One of the most popular cartoons I ever drew was about the Internet of Things, right after Google announced the acquisition of Nest in early 2014.
“I think my Nest smoke alarm is going off,” one character tells another. “Google Adwords just pitched me a fire extinguisher and an offer for temporary housing.”
iRobot later proved that truth is stranger than fiction when photos taken in homes by a beta version of its Roomba vacuum robot somehow ended up on Facebook in late 2022, including a photo of someone on the toilet.
The Internet of Things has been a major focus of manufacturers for the last decade. Internet-enabled “smart” features are now part of 80-90% of the appliances sold by LG Electronics. Smart products can transform one-time purchases into long-term customer relationships, fueled by data and promising the opportunity to upsell and cross-sell.

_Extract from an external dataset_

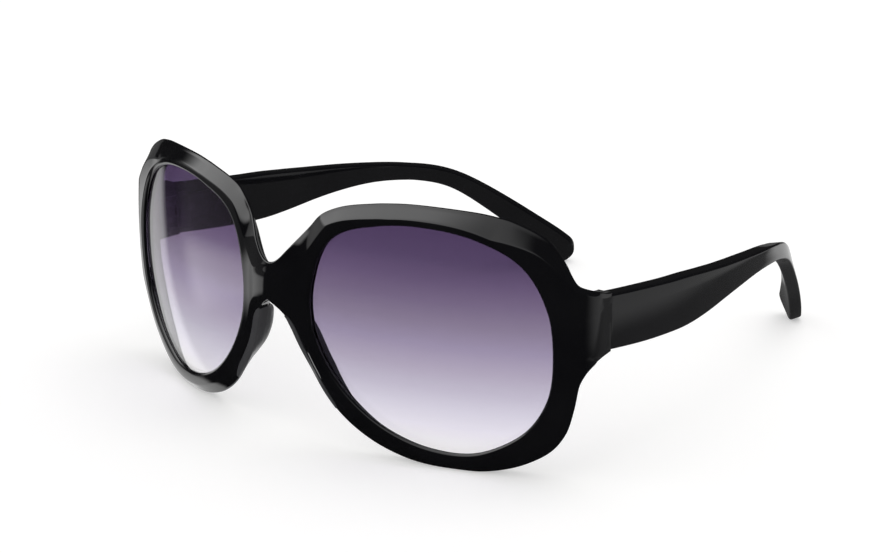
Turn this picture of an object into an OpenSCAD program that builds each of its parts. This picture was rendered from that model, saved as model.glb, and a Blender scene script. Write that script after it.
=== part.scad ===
// Oversize wrap sunglasses with two folding temples, resting on the rims and the temple tips.
// The right half (+X) is described, and the left half mirrors it across the YZ plane.
// A place on the front is given by u, the distance from the middle along the curved front,
// by z, the height above the table, and by t, the depth behind the front surface.

/* [Lenses] */
// Width of a lens opening, measured along the curved front
lens_w = 58; // [52:0.5:62]
// Height of a lens opening
lens_h = 52; // [46:0.5:56]
// Thickness of a lens
lens_t = 1.8; // [1.6:0.1:2]
// Depth of the lens face behind the rim's front edge
lens_recess = 1.1; // [0.9:0.1:1.3]
// Depth that a lens reaches into its groove
groove_d = 1; // [0.6:0.1:1.2]
// Clearance between a lens and its groove
lens_clearance = 0.06; // [0.03:0.01:0.12]

/* [Front] */
// Width of the bridge between the two lens openings, measured at mid-height
bridge_w = 20.6; // [18:0.2:24]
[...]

Yet what may make strategic sense for the brand is not necessarily resonating with the consumer.
LG revealed last week that fewer than half of the smart appliances it has sold stay connected to the internet. Whirlpool reported similar numbers.
Henry Kim, US director of the smart device devision at LG told the WSJ:
“The challenge is that a consumer doesn’t see the true value that manufacturers see in terms of how that data can help them in the long run. So they don’t really care for spending time to just connect it.”
I think this mismatch in “true value” is a good example of marketing myopia. As Harvard marketing professor Theodore Levitt famously wrote:
“People don’t want to buy a quarter-inch drill. They want a quarter-inch hole.”